--- Goal of the exercise ---
Filter the entries that follow, copying every line in which the word "with" appears.

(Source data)

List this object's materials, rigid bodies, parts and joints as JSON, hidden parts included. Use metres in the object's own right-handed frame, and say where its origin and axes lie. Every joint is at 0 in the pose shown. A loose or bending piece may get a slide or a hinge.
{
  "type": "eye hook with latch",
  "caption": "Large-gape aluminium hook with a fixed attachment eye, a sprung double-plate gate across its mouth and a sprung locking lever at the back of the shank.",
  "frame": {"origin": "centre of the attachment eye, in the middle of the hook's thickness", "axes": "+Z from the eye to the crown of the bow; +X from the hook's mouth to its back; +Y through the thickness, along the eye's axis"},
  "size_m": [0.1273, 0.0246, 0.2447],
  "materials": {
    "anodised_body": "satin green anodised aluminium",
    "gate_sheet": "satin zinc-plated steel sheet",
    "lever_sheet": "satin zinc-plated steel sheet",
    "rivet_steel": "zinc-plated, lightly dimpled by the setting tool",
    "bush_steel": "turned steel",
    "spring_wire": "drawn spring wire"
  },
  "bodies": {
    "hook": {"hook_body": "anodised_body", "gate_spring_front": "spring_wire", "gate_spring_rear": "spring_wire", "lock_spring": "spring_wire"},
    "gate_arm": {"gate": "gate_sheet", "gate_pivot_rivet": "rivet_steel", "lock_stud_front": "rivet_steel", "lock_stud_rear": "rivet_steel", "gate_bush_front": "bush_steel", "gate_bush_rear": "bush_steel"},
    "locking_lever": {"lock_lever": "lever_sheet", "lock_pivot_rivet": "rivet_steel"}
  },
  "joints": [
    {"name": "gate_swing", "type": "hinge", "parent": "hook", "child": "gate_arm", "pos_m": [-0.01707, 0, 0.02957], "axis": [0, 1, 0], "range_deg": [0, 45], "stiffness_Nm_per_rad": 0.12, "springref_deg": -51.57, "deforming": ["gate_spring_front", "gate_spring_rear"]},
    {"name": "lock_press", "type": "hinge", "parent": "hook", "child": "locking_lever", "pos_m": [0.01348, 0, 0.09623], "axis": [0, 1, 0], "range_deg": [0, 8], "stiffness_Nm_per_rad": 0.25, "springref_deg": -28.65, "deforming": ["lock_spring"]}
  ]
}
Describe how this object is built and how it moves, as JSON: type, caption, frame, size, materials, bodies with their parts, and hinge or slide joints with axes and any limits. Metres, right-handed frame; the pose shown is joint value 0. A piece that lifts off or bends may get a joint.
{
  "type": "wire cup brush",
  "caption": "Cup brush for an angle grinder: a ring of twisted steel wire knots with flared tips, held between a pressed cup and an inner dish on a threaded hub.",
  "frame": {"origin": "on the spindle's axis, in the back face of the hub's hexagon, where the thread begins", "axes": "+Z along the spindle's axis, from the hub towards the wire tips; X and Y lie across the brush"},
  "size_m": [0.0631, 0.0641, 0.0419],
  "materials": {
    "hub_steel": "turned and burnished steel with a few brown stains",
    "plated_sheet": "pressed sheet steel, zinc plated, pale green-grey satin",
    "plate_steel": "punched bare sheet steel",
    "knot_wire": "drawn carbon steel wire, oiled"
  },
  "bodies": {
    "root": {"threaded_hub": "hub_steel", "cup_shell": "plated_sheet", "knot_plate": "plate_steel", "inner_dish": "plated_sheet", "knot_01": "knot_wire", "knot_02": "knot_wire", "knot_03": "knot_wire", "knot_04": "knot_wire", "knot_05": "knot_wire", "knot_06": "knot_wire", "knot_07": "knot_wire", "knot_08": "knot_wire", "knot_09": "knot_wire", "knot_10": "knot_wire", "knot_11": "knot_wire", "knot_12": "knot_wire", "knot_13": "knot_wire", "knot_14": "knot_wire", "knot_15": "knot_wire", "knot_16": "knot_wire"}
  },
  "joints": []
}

--- Written solution ---
  "type": "eye hook with latch",
  "caption": "Large-gape aluminium hook with a fixed attachment eye, a sprung double-plate gate across its mouth and a sprung locking lever at the back of the shank.",
Describe how this object is built and how it moves, as JSON: type, caption, frame, size, materials, bodies with their parts, and hinge or slide joints with axes and any limits. Metres, right-handed frame; the pose shown is joint value 0. A piece that lifts off or bends may get a joint.
  "caption": "Cup brush for an angle grinder: a ring of twisted steel wire knots with flared tips, held between a pressed cup and an inner dish on a threaded hub.",
    "hub_steel": "turned and burnished steel with a few brown stains",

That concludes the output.